DO THIS: Write out all of the lines below, exactly and completely.

COLLECTED MATERIAL:

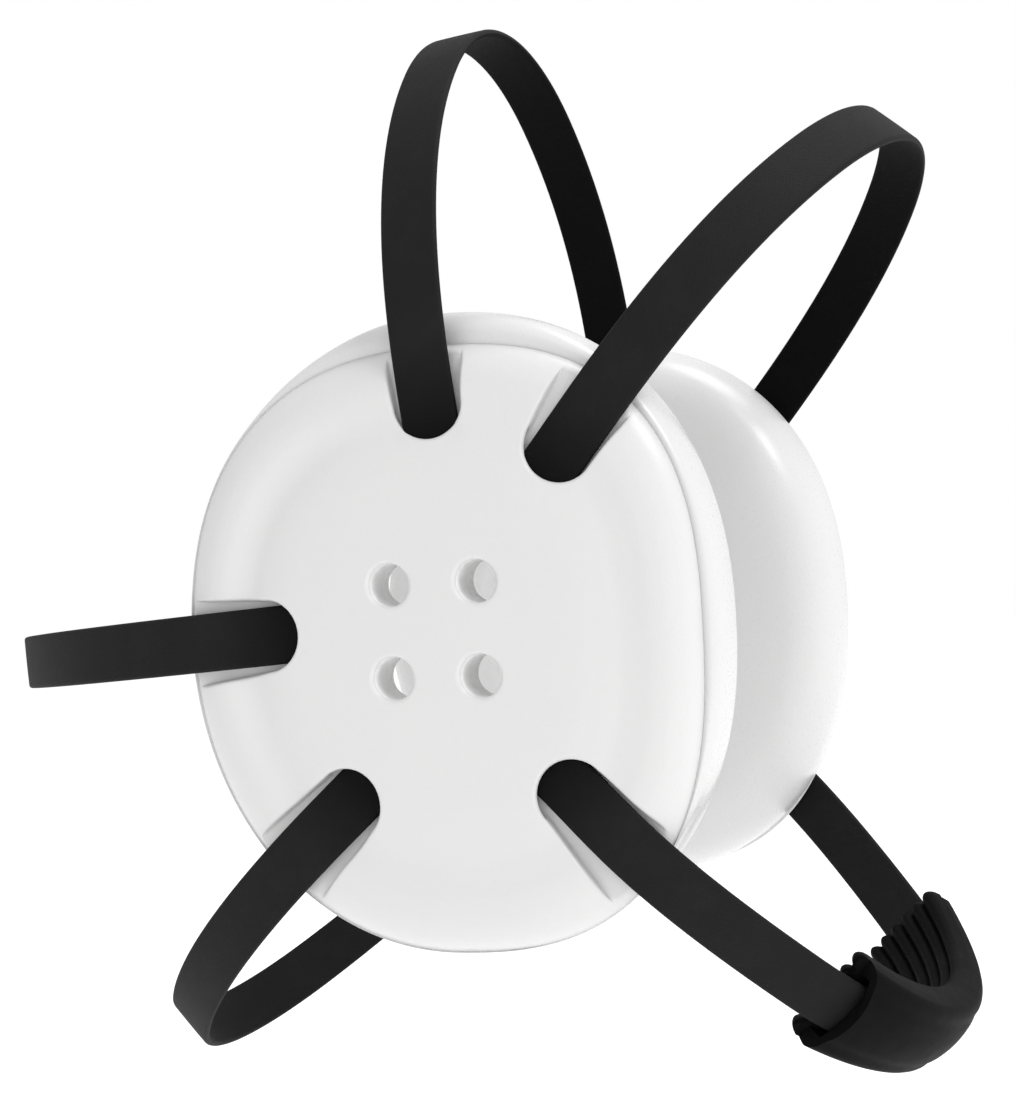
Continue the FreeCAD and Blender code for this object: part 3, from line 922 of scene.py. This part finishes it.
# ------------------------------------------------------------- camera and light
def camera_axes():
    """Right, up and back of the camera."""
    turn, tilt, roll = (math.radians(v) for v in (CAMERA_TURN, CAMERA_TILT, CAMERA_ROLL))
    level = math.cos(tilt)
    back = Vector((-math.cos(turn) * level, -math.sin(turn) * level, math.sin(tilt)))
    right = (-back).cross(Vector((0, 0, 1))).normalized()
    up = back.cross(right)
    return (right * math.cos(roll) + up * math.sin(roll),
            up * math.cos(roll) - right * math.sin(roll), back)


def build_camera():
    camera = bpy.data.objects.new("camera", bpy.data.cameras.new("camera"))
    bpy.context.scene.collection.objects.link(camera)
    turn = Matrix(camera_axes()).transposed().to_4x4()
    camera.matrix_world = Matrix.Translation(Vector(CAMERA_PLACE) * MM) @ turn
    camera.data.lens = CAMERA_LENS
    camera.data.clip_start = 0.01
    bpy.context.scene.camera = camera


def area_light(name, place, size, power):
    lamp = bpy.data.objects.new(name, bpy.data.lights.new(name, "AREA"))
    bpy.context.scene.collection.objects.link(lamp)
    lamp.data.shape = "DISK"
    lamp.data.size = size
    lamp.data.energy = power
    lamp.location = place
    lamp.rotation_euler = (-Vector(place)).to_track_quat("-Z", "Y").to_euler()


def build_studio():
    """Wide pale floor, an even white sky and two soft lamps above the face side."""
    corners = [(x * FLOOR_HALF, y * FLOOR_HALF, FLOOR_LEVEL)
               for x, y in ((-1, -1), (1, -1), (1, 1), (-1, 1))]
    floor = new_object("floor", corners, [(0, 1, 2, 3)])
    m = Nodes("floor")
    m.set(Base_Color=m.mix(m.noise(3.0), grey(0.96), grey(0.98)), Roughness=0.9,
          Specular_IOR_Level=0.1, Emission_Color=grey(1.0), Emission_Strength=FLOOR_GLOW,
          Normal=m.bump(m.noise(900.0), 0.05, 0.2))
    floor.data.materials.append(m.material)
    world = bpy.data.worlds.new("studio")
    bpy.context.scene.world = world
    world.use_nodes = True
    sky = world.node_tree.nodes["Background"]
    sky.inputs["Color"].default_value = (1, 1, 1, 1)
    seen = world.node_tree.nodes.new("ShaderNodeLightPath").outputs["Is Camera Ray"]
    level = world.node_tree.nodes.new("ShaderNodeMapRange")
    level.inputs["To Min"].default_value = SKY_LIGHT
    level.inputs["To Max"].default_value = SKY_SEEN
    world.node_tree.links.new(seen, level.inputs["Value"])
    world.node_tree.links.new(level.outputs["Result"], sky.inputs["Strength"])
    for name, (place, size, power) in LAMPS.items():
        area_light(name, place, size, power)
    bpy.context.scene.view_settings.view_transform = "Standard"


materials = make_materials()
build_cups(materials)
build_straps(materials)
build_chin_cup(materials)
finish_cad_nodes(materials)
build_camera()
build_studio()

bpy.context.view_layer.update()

EXERCISE RESULT:
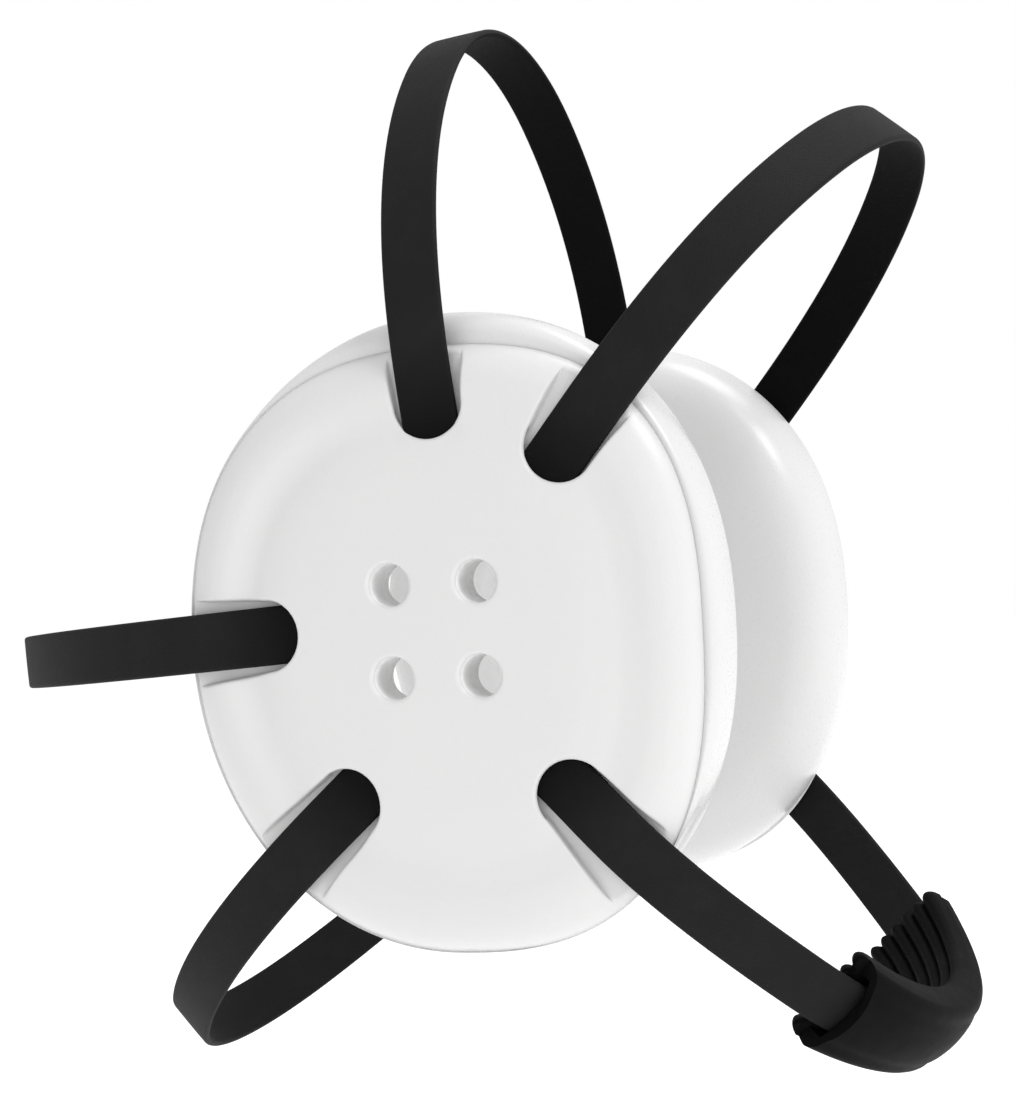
Continue the FreeCAD and Blender code for this object: part 3, from line 922 of scene.py. This part finishes it.
# ------------------------------------------------------------- camera and light
def camera_axes():
    """Right, up and back of the camera."""
    turn, tilt, roll = (math.radians(v) for v in (CAMERA_TURN, CAMERA_TILT, CAMERA_ROLL))
    level = math.cos(tilt)
    back = Vector((-math.cos(turn) * level, -math.sin(turn) * level, math.sin(tilt)))
    right = (-back).cross(Vector((0, 0, 1))).normalized()
    up = back.cross(right)
    return (right * math.cos(roll) + up * math.sin(roll),
            up * math.cos(roll) - right * math.sin(roll), back)


def build_camera():
    camera = bpy.data.objects.new("camera", bpy.data.cameras.new("camera"))
    bpy.context.scene.collection.objects.link(camera)
    turn = Matrix(camera_axes()).transposed().to_4x4()
    camera.matrix_world = Matrix.Translation(Vector(CAMERA_PLACE) * MM) @ turn
    camera.data.lens = CAMERA_LENS
    camera.data.clip_start = 0.01
    bpy.context.scene.camera = camera


def area_light(name, place, size, power):
    lamp = bpy.data.objects.new(name, bpy.data.lights.new(name, "AREA"))
    bpy.context.scene.collection.objects.link(lamp)
    lamp.data.shape = "DISK"
    lamp.data.size = size
    lamp.data.energy = power
    lamp.location = place
    lamp.rotation_euler = (-Vector(place)).to_track_quat("-Z", "Y").to_euler()


def build_studio():
    """Wide pale floor, an even white sky and two soft lamps above the face side."""
    corners = [(x * FLOOR_HALF, y * FLOOR_HALF, FLOOR_LEVEL)
               for x, y in ((-1, -1), (1, -1), (1, 1), (-1, 1))]
    floor = new_object("floor", corners, [(0, 1, 2, 3)])
    m = Nodes("floor")
    m.set(Base_Color=m.mix(m.noise(3.0), grey(0.96), grey(0.98)), Roughness=0.9,
          Specular_IOR_Level=0.1, Emission_Color=grey(1.0), Emission_Strength=FLOOR_GLOW,
          Normal=m.bump(m.noise(900.0), 0.05, 0.2))
    floor.data.materials.append(m.material)
    world = bpy.data.worlds.new("studio")
    bpy.context.scene.world = world
    world.use_nodes = True
    sky = world.node_tree.nodes["Background"]
    sky.inputs["Color"].default_value = (1, 1, 1, 1)
    seen = world.node_tree.nodes.new("ShaderNodeLightPath").outputs["Is Camera Ray"]
    level = world.node_tree.nodes.new("ShaderNodeMapRange")
    level.inputs["To Min"].default_value = SKY_LIGHT
    level.inputs["To Max"].default_value = SKY_SEEN
    world.node_tree.links.new(seen, level.inputs["Value"])
    world.node_tree.links.new(level.outputs["Result"], sky.inputs["Strength"])
    for name, (place, size, power) in LAMPS.items():
        area_light(name, place, size, power)
    bpy.context.scene.view_settings.view_transform = "Standard"


materials = make_materials()
build_cups(materials)
build_straps(materials)
build_chin_cup(materials)
finish_cad_nodes(materials)
build_camera()
build_studio()

bpy.context.view_layer.update()